──────── Exercise material ────────
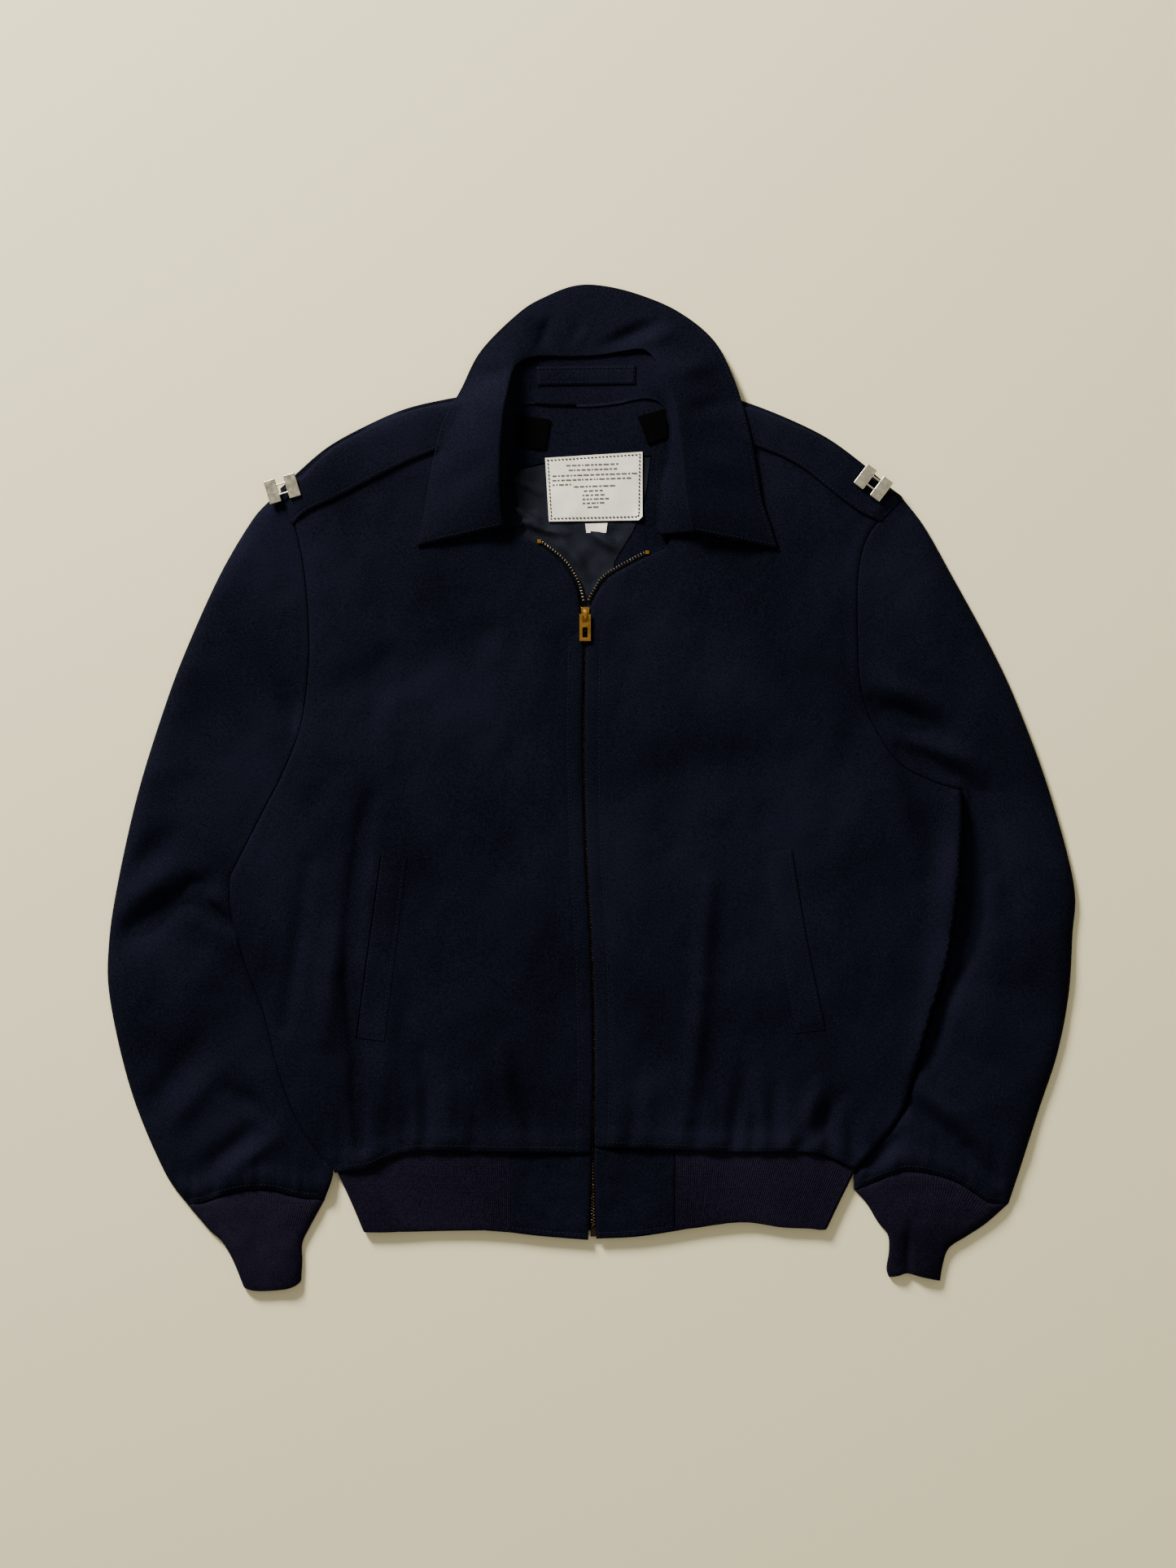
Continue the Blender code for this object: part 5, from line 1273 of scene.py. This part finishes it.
def round_line(table, gap):
    """A line round a small piece, a gap inside its edge."""
    loop = inset(np.array(table, float), gap)
    return np.vstack([smooth((a, b), 20) for a, b in zip(loop, np.roll(loop, -1, axis=0))])


def part_way(pair, share, count=40):
    """A line between the two edges of a strip."""
    return between(*(smooth(v, count) for v in pair), share)


sew("stitches_collar", (fall[-1][:, :2] - out * 3.0)[3:-3], "cloth_collar")
for name, k, side in (("right", 0, 1), ("left", -1, -1)):
    sew("stitches_leaf_" + name, beside(fall[5:, k], 3.0 * side)[2:-1], "cloth_collar")
for name, side, waist_line in (("right", -1, WAIST_RIGHT), ("left", 1, WAIST_LEFT)):
    cloth = "cloth_front_" + name
    sew("stitches_front_" + name, beside(closed[3:-1], (ZIP_GAP + SEAM + TOPSTITCH) * side), cloth)
    sew("stitches_waist_" + name, smooth(waist_line, 160)[8:-8] + (0, 3.4), cloth)
for name, pair in (("welt_right", WELT_RIGHT), ("welt_left", WELT_LEFT)):
    sew("stitches_" + name, part_way(pair, 0.11)[1:-1], "cloth_" + name)
    sew("stitches_inner_" + name, part_way(pair, 0.89)[1:-1], "cloth_" + name)
for name, pair in (("strap_right", STRAP_RIGHT), ("strap_left", STRAP_LEFT)):
    sew("stitches_" + name, part_way(pair, 0.07), "cloth_" + name)
for name, seam in (("right", CUFF_SEAM_RIGHT), ("left", CUFF_SEAM_LEFT)):
    sew("stitches_cuff_" + name, smooth(seam, 90)[5:-5] + (0, 4.2), "cloth_sleeve_" + name)
for name, pair in (("right", TAB_RIGHT), ("left", TAB_LEFT)):
    sew("stitches_tab_" + name, part_way(pair, 0.938, 20), "cloth_waist_tab_" + name)
sew("stitches_stand", stand[-3][60:135], "cloth_stand")
sew("stitches_facing", smooth(((52, 263), (52.5, 240), (54, 222), (54, 205)), 60), "cloth_facing")
sew("stitches_label", round_line(LABEL, 3.2), "woven_label", "dark_thread", 2.0, 2.9, 0.55, 0.2)

# %% Grey dashes on the label, in place of its print, and the loop's stitches
rng = np.random.default_rng(7)
dashes = []
for x, end, y in LABEL_ROWS:
    while x < end:
        long = rng.uniform(1.2, 4.6)
        dashes.append((x + long / 2, y + 0.035 * x, long))
        x += long + rng.uniform(0.7, 1.2)
block = np.array([(x, y, z) for z in (0, 1) for x, y in CORNERS])
heights = top_at(["woven_label"], np.array(dashes))
forms = [block * (long / 2, DASH_HALF, 0.1) + (x, y, z - 0.02) for (x, y, long), z in zip(dashes, heights)]
joined("label_rows", forms, closed_faces(2, 4), "print_grey")
print("dashes on the label:", len(dashes))
sew("stitches_hanger", round_line(HANGER, 2.6), "cloth_hanger")

# %% [markdown]
# ## Floor, light and camera
# The garment is photographed from straight above on a pale floor. One large soft light from the upper left
# shapes the folds, and a weak fill keeps the navy cloth readable. The camera looks down from three metres.

# %% Floor and light
floor_mesh = bpy.data.meshes.new("floor")
floor_corners = [(x * FLOOR_HALF, y * FLOOR_HALF, FLOOR_TOP) for x, y in CORNERS]
floor_mesh.from_pydata(floor_corners, [], [(0, 1, 2, 3)])
floor = linked("floor", floor_mesh)
pale = bpy.data.materials.new("pale_floor")
pale.use_nodes = True
look = pale.node_tree.nodes["Principled BSDF"].inputs
look["Base Color"].default_value = (0.77, 0.70, 0.455, 1)
look["Roughness"].default_value = 0.95
look["Specular IOR Level"].default_value = 0.1
floor_mesh.materials.append(pale)


def area_light(name, place, aim, size, power, colour):
    light = bpy.data.lights.new(name, "AREA")
    light.shape, light.size, light.energy, light.color = "DISK", size, power, colour
    item = linked(name, light)
    item.location = place
    item.rotation_euler = (Vector(aim) - Vector(place)).to_track_quat("-Z", "Y").to_euler()


area_light("window", (-1.8, 2.7, 1.5), (0, 0.1, 0), 1.0, WINDOW_POWER, (0.985, 0.97, 0.915))
area_light("fill", (1.5, -1.2, 2.6), (0, 0, 0), 2.5, FILL_POWER, (1.0, 0.96, 0.84))
world = bpy.data.worlds.new("studio")
world.use_nodes = True
world.node_tree.nodes["Background"].inputs["Color"].default_value = (1.0, 0.965, 0.85, 1)
world.node_tree.nodes["Background"].inputs["Strength"].default_value = ROOM_LIGHT
bpy.context.scene.world = world
print("light powers, watts:", WINDOW_POWER, FILL_POWER)

# %% Camera
lens = bpy.data.cameras.new("camera")
lens.sensor_fit = "VERTICAL"
lens.angle_y = 2 * math.atan(VIEW_TALL / 2 / (VIEW_HEIGHT - CLOTH_MIDDLE))
camera = linked("camera", lens)
camera.location = (*VIEW_CENTRE, VIEW_HEIGHT)
bpy.context.scene.camera = camera
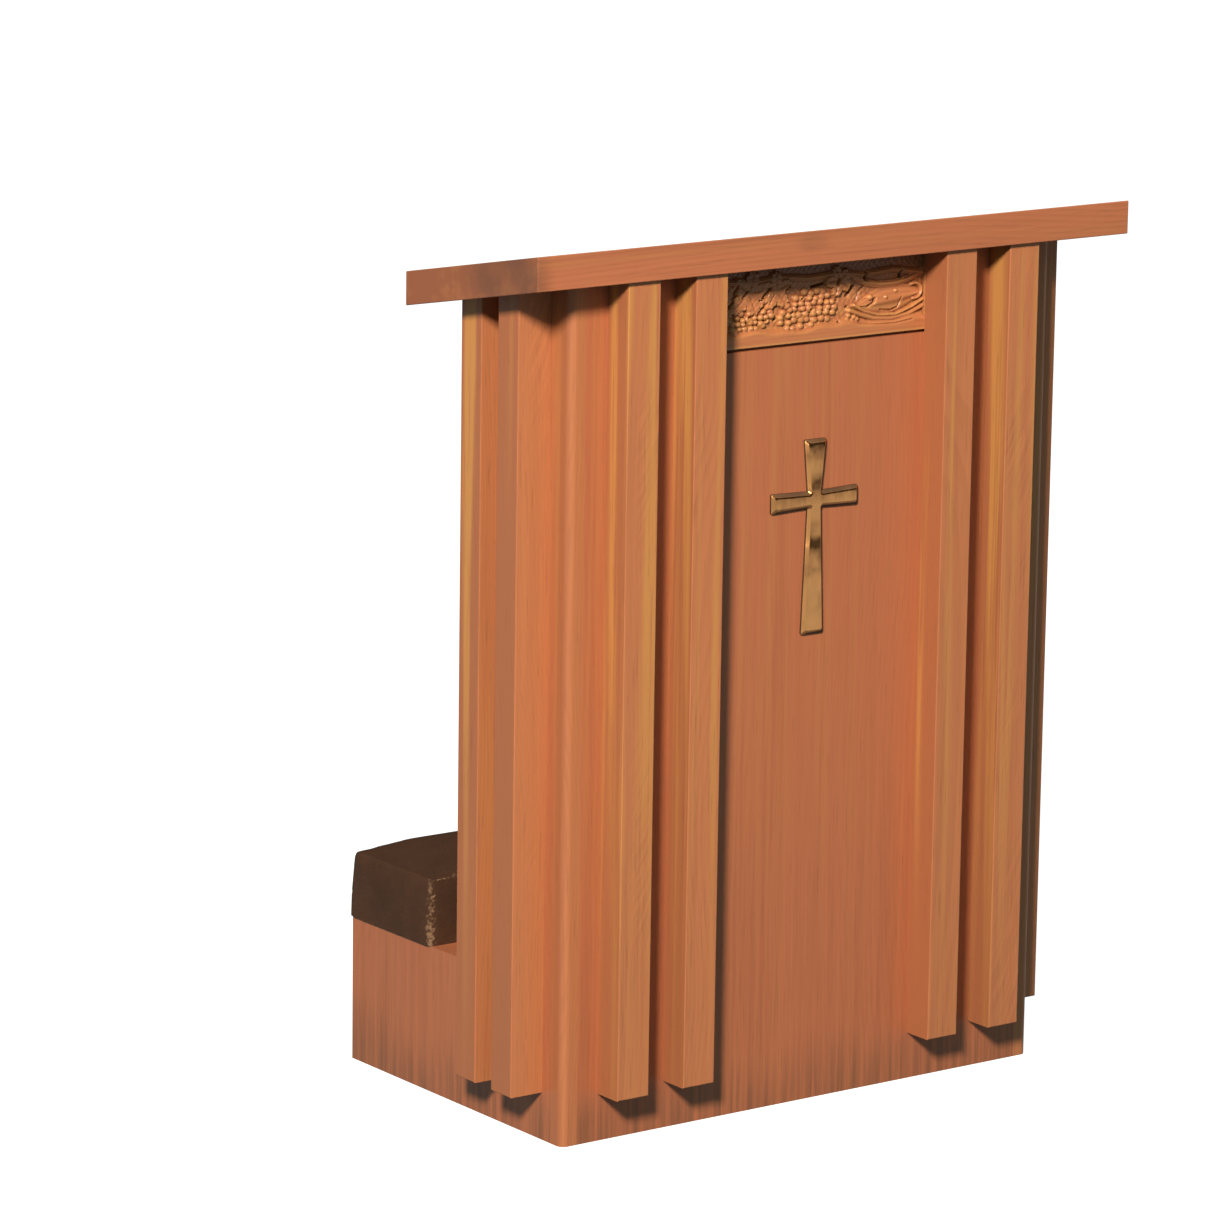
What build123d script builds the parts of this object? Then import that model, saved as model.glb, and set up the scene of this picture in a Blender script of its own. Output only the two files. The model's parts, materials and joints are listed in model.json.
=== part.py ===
from build123d import *
import os
from dataclasses import dataclass
from math import cos, radians, sin, sqrt, tan, tau

# Kneeling desk: a shallow upright cabinet with square battens, a sloped book board on top, a carved frieze
# and a brass cross on the front, and a low kneeler box with a pad behind it.
# Millimetres. +Z is up, the front with the cross faces -Y, and the kneeler is at +Y.
# The origin is on the floor, at the centre of the bounding box.

# ---------------------------------------------------------------- driving dimensions

body_width = 610.0
body_depth = 381.0            # face of the front panel to the back of the kneeler
cabinet_depth = 163.0         # face of the front panel to the open back of the cabinet
overall_height = 918.0        # floor to the front top edge of the book board
panel_thickness = 19.0
corner_radius = 8.0           # outer corner of the corner posts
arris = 1.2                   # small rounding on handled edges

board_slope = 11.0            # degrees, down towards the kneeler
board_thickness = 34.0
board_overhang_front = 41.0
board_overhang_side = 70.0
board_overhang_back = 23.0

batten_wide = 39.0            # the face that shows from the front, on front and side battens alike
batten_narrow = 35.0
batten_floor_gap = 50.0
front_batten_inset = 44.0     # body corner to the outer batten
front_batten_gap = 43.5       # between the two battens of a pair
side_batten_inset = 34.0      # front face to the first side batten
side_batten_gap = 28.5

frieze_height = 81.0
frieze_lap = 14.0             # how far the frieze runs behind each middle batten
frieze_margin = 12.0          # plain band below the carving
frieze_ground_depth = 6.0     # how far the carved ground is cut back
shadow_groove_height = 3.5
shadow_groove_depth = 6.0
grape_radius = 4.0
grape_pitch = 8.6
large_cluster_rows = [5, 6, 7, 6, 5]
large_cluster_place = -0.12   # of the half length that shows, from the middle
small_cluster_rows = [2, 3, 2]
small_cluster_place = -0.8
leaf_places = [0.35, 0.75]
leaf_lobes = 5
leaf_lobe_length = 8.0
leaf_lobe_width = 4.5
leaf_relief = 4.0
vine_width = 3.0
vine_relief = 3.0
vine_swing = 14.0
vine_wave_length = 80.0
vine_points = 24

kneeler_height = 156.0
pad_depth = 145.0
pad_thickness = 68.0
pad_edge_radius = 5.0
pad_base_thickness = 12.0
pad_base_inset = 3.0

cleat_size = 25.0
shelf_opening = 220.0         # clear height above the book shelf, at the back of the cabinet
shelf_setback = 12.0          # from the open back of the cabinet
shelf_cleat_size = 19.0
corner_block_size = 30.0
corner_block_floor_gap = 8.0

tongue_thickness = 5.0
tongue_length = 5.0
joint_clearance = 0.1         # around a tongue, and beside the frieze
fitting_clearance = 0.5       # at each end of a board dropped in between two panels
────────
● What is asked: Take the lines above from the first through the one containing "return np.vstack([smooth((a, b), 20)" and reproduce them exactly; include nothing else.

● Answer to the problem:
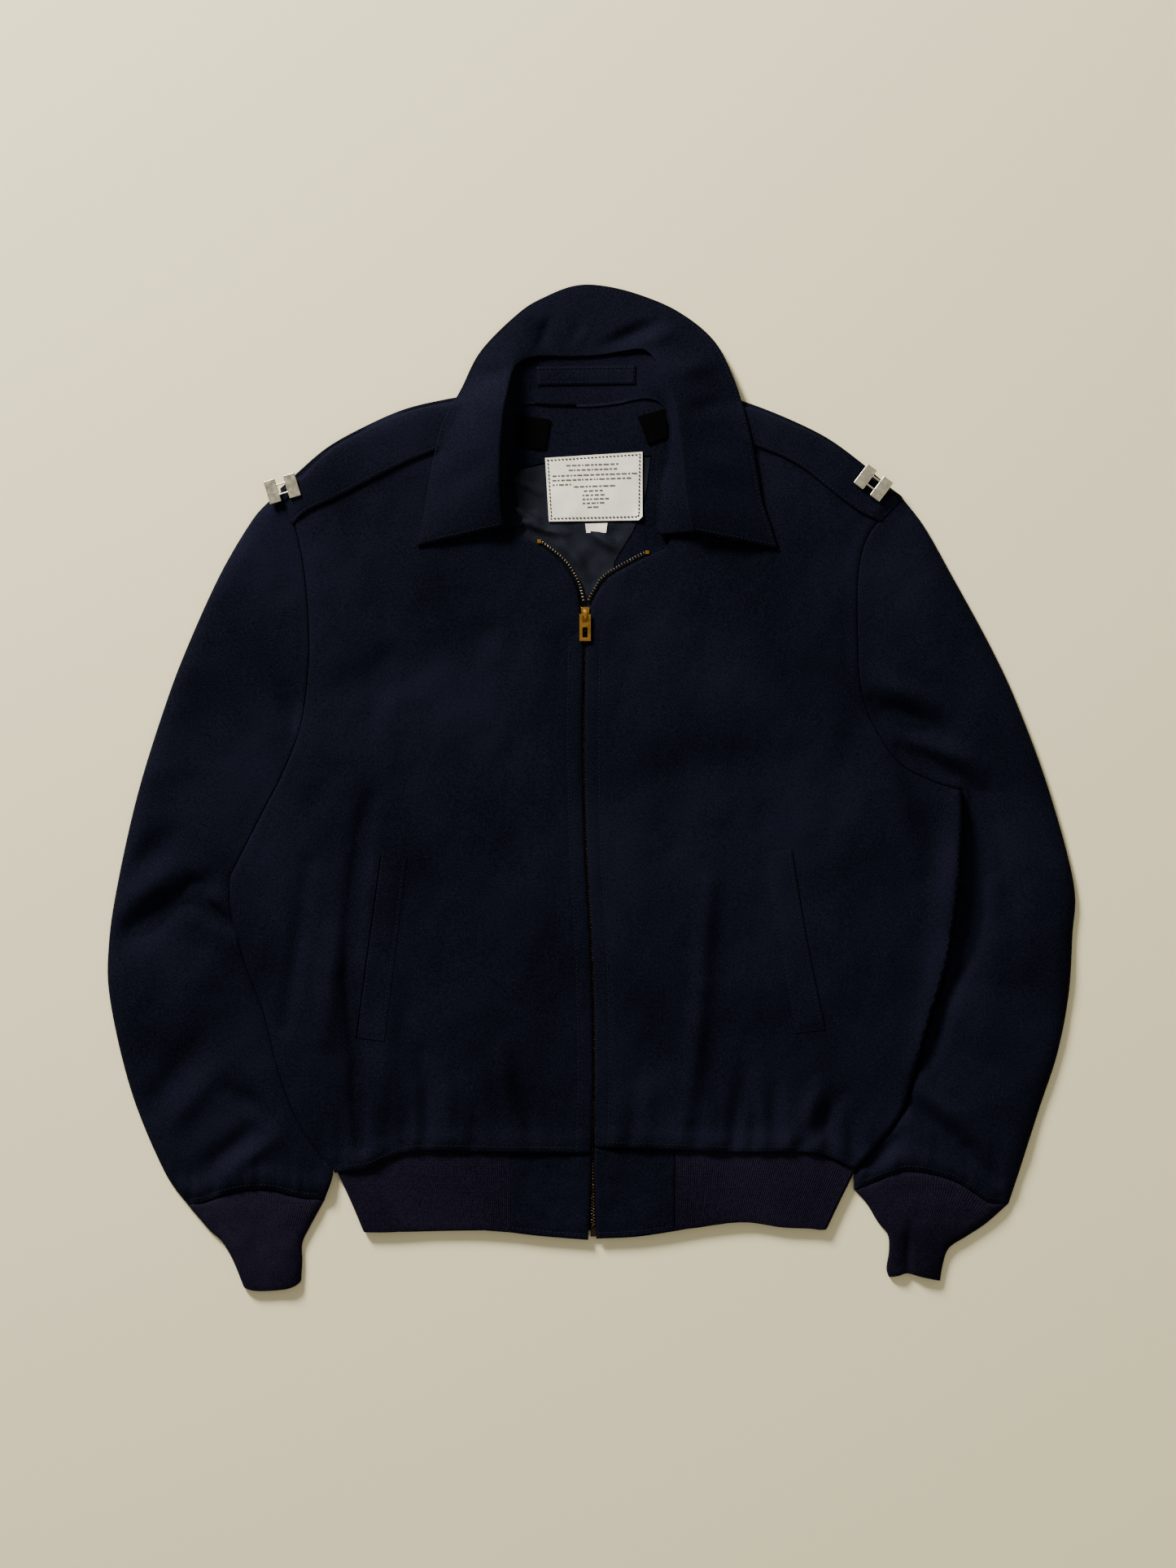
Continue the Blender code for this object: part 5, from line 1273 of scene.py. This part finishes it.
def round_line(table, gap):
    """A line round a small piece, a gap inside its edge."""
    loop = inset(np.array(table, float), gap)
    return np.vstack([smooth((a, b), 20) for a, b in zip(loop, np.roll(loop, -1, axis=0))])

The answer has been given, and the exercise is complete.